Yes. Judicial free will is based on law therefore presumes a law maker. It would seem a choice that has pertinence is one which was made in the midst of a battle between opposing laws.
Without a god, the problem with us existing at all aside for this argument, we would be making choices with an end to serve our own purposes which would include human law. Some believe that a spiral to self annihilation would be our destiny.
I’ll admit to not reading through all this thread, since philosophical arguments are hard for me to follow for some reason. But I can say from personal experience that I have never felt as free as the day I walked out of a Sunday School class and vowed never to darken the door of a church again. I always found it ironic that the church I attended talked a lot about “freedom in Christ” despite the fact that they placed a lot of restrictions on what was considered to be acceptable behavior.
I don’t think we are free with or without god. if God exists with the attributes commonly assigned to him, like foresight, intervening, answering prayers, performing miracles, etc… then we cannot be free. God’s attribute of foresight alone suggest there is but one path that will be taken which god already knows. Also, If a god were to answer prayers, perform miracles, meddle in the affairs of man and nature, alter events that would have otherwise turned out differently had it of not of intervened, the consequences of such interactions are much more far reaching and significant then just a momentary revision of a single event.
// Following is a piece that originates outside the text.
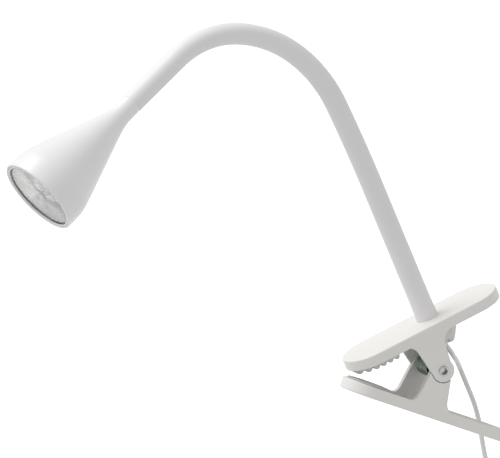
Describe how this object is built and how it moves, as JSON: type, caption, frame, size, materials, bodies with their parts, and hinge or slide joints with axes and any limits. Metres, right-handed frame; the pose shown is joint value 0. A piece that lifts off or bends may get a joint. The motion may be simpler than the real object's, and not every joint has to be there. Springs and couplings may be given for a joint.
{
  "type": "clip on reading lamp",
  "caption": "Clip-on LED reading lamp: sprung clamp with grip pads, flexible neck, conical shade, and a corded lead with an in-line rocker switch and a plug-in driver.",
  "frame": {"origin": "middle of the crest plane of the upper grip pad, where the top of the gripped board bears", "axes": "+Z is the upper jaw plate's outward normal, up when clamped to a level board; +X runs back along the squeeze levers; the neck arches over towards -X; +Y is the side on which the cord leaves"},
  "size_m": [0.2971, 0.1286, 0.5911],
  "materials": {
    "clamp_white": "satin",
    "neck_skin": "matte",
    "shade_white": "satin",
    "pad_light": "matte",
    "pad_grey": "matte",
    "rivet_steel": "bright zinc",
    "spring_steel": "dark oiled",
    "fixing_steel": "zinc plated",
    "core_steel": "plain spiral steel",
    "bush_nylon": "matte",
    "grommet": "matte",
    "connector": "natural nylon",
    "cord_pvc": "satin PVC",
    "tie": "woven hook and loop",
    "fitting_white": "satin",
    "rocker_white": "gloss",
    "plug_metal": "nickel plated",
    "sink_aluminium": "cast",
    "board": "white solder mask",
    "led_yellow": "phosphor",
    "reflector": "vacuum metallised",
    "lens_clear": "clear polished"
  },
  "bodies": {
    "clamp": {"upper_jaw": "clamp_white", "upper_grip_pad": "pad_light", "outlet_cover": "clamp_white", "cover_screw_1": "rivet_steel", "cover_screw_2": "rivet_steel", "pivot_pin": "rivet_steel", "spring_bush": "bush_nylon", "spring_coil": "spring_steel", "neck_stub": "fixing_steel", "neck_washer": "fixing_steel", "neck_nut": "fixing_steel", "cord_grommet": "grommet", "wire_joint": "connector", "neck_sleeve_0": "neck_skin", "neck_core_0": "core_steel", "cord_lead": "cord_pvc", "cord_mid": "cord_pvc", "cord_end": "cord_pvc", "cord_coil": "cord_pvc", "coil_tie": "tie", "switch_base": "fitting_white", "switch_cover": "fitting_white", "rocker_axle": "rivet_steel", "driver_body": "fitting_white", "driver_face": "fitting_white", "driver_relief": "cord_pvc", "plug_pin_1": "plug_metal", "plug_pin_2": "plug_metal"},
    "lower_clamp": {"lower_jaw": "clamp_white", "lower_grip_pad": "pad_grey", "spring_leg": "spring_steel"},
    "rocker": {"switch_rocker": "rocker_white"},
    "neck_1": {"neck_sleeve_1": "neck_skin", "neck_core_1": "core_steel"},
    "neck_2": {"neck_sleeve_2": "neck_skin", "neck_core_2": "core_steel"},
    "neck_3": {"neck_sleeve_3": "neck_skin", "neck_core_3": "core_steel"},
    "neck_4": {"neck_sleeve_4": "neck_skin", "neck_core_4": "core_steel"},
    "neck_5": {"neck_sleeve_5": "neck_skin", "neck_core_5": "core_steel"},
    "head": {"neck_sleeve_6": "neck_skin", "neck_core_6": "core_steel", "shade": "shade_white", "heat_sink": "sink_aluminium", "led_board": "board", "led_chip": "led_yellow", "reflector": "reflector", "lens": "lens_clear", "bezel": "shade_white", "board_screw_1": "rivet_steel", "board_screw_2": "rivet_steel"}
  },
  "joints": [
    {"name": "jaw_pivot", "type": "hinge", "parent": "clamp", "child": "lower_clamp", "pos_m": [0.039, 0, -0.0216], "axis": [0, -1, 0], "range_deg": [0, 45], "stiffness_Nm_per_rad": 0.75, "springref_deg": -74.48},
    {"name": "neck_joint_1", "type": "hinge", "parent": "clamp", "child": "neck_1", "pos_m": [0.0488, 0, 0.057], "axis": [0.1736, -0.9848, 0], "range_deg": [-23, 23]},
    {"name": "neck_joint_2", "type": "hinge", "parent": "neck_1", "child": "neck_2", "pos_m": [0.0488, 0, 0.112], "axis": [-0.9848, -0.1736, 0], "range_deg": [-23, 23]},
    {"name": "neck_joint_3", "type": "hinge", "parent": "neck_2", "child": "neck_3", "pos_m": [0.04705, -0.00031, 0.17997], "axis": [0.1736, -0.9848, 0], "range_deg": [-23, 23]},
    {"name": "neck_joint_4", "type": "hinge", "parent": "neck_3", "child": "neck_4", "pos_m": [0.03279, -0.00282, 0.22731], "axis": [0.1736, -0.9848, 0], "range_deg": [-23, 23]},
    {"name": "neck_joint_5", "type": "hinge", "parent": "neck_4", "child": "neck_5", "pos_m": [-0.00275, -0.00909, 0.26097], "axis": [-0.4471, -0.0788, -0.891], "range_deg": [-23, 23]},
    {"name": "neck_joint_6", "type": "hinge", "parent": "neck_5", "child": "head", "pos_m": [-0.05063, -0.01753, 0.26608], "axis": [0.1736, -0.9848, 0], "range_deg": [-23, 23]},
    {"name": "rocker_tilt", "type": "hinge", "parent": "clamp", "child": "rocker", "pos_m": [0.055, 0.0215, -0.141], "axis": [1, 0, 0], "range_deg": [0, 16]}
  ]
}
For every action, there is a reaction. You change one thing, then you have changed the course of all events that follow it. This affects everyone. The change ripples down through causality and eventually affects everyone. For a god to answer a prayer or to perform a miracle, it is not a single change, but a change in everything that would infringe of the free-will of all men.
Would this make us less-free than now in what I perceive to be a godless deterministic environment? I’m not sure if it would be less free, but It would be at least just as unfree.